In the same match Pollock, 33, conceded 83 runs in 10 overs without a wicket, his worst return in a one-day international.
Kallis redeemed himself with a match-winning 86 in South Africa's one-wicket win over Sri Lanka in Georgetown, Guyana on Wednesday.
Pollock, however, went for 46 runs in the eight overs he bowled without reward.South African coach Mickey Arthur backed both players on the eve of the game against the Irish.
Teams who play with confidence will target the opposition's strength and teams have done that against Shaun successfully," Arthur told a news conference on Monday.
"But he's an unbelievable performer and after two games in which he has been hit a little bit he's going to come back hard."

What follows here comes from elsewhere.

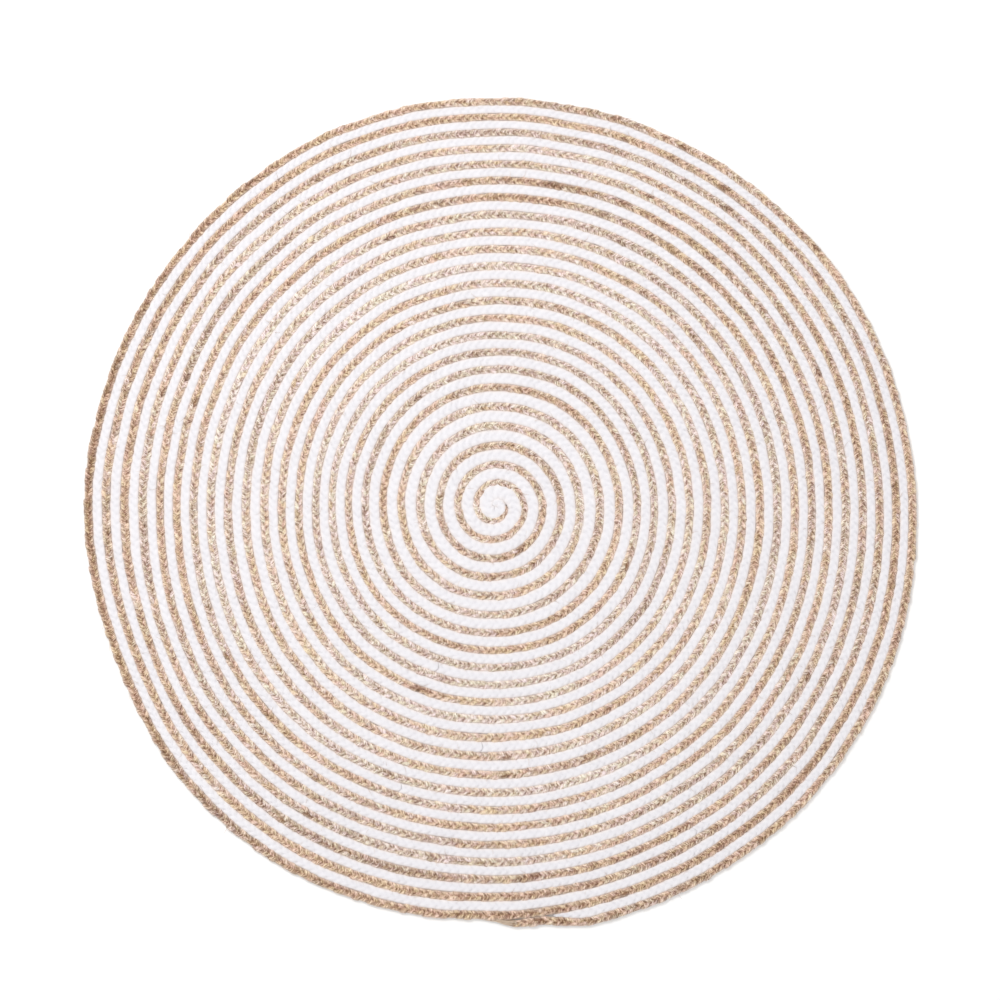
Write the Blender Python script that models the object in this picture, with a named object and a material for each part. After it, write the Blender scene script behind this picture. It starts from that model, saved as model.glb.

Arthur said Pollock would continue to take the new ball for South Africa.
"We back him in that role. He's done a superb job for South Africa for so long and it would be too drastic a step at this stage."
Arthur said Kallis's problems had been ironed out.
"He got it wrong (against Australia), we debriefed, we discussed it," Arthur said. "He is going to get it wrong once in a while but his response was unbelievable and he virtually batted us to victory against Sri Lanka."
South Africa are expected to win on Tuesday but when the teams met in a warm-up match in St Augustine, Trinidad on March 5, Ireland reduced the favourites to 91 for eight, and South Africa's winning margin of 35 runs was unconvincing.
"We won the toss and on a wicket that was damp and decided to bat, simply because we were playing all our batsmen," Arthur said.
"They bowled very well and got balls in the right area and we were in a little bit of trouble.
South Africa: Graeme Smith (capt), Jacques Kallis, Loots Bosman, Mark Boucher (wk), AB de Villiers, Herschelle Gibbs, Andrew Hall, Justin Kemp, Charl Langeveldt, Andre Nel, Makhaya Ntini, Robin Peterson, Shaun Pollock, Ashwell Prince and Roger Telemachus. Coach: Mickey Arthur.
Ireland: Trent Johnston (capt), Kyle McCallan, Andre Botha, Jeremy Bray, Kenneth Carroll, Peter Gillespie, Dave Langford-Smith, John Mooney, Paul Mooney, Eoin Morgan, Kevin O'Brien, Niall O'Brien (wk), William Porterfield, Boyd Rankin and Andrew White. Coach: Andrew Birrell.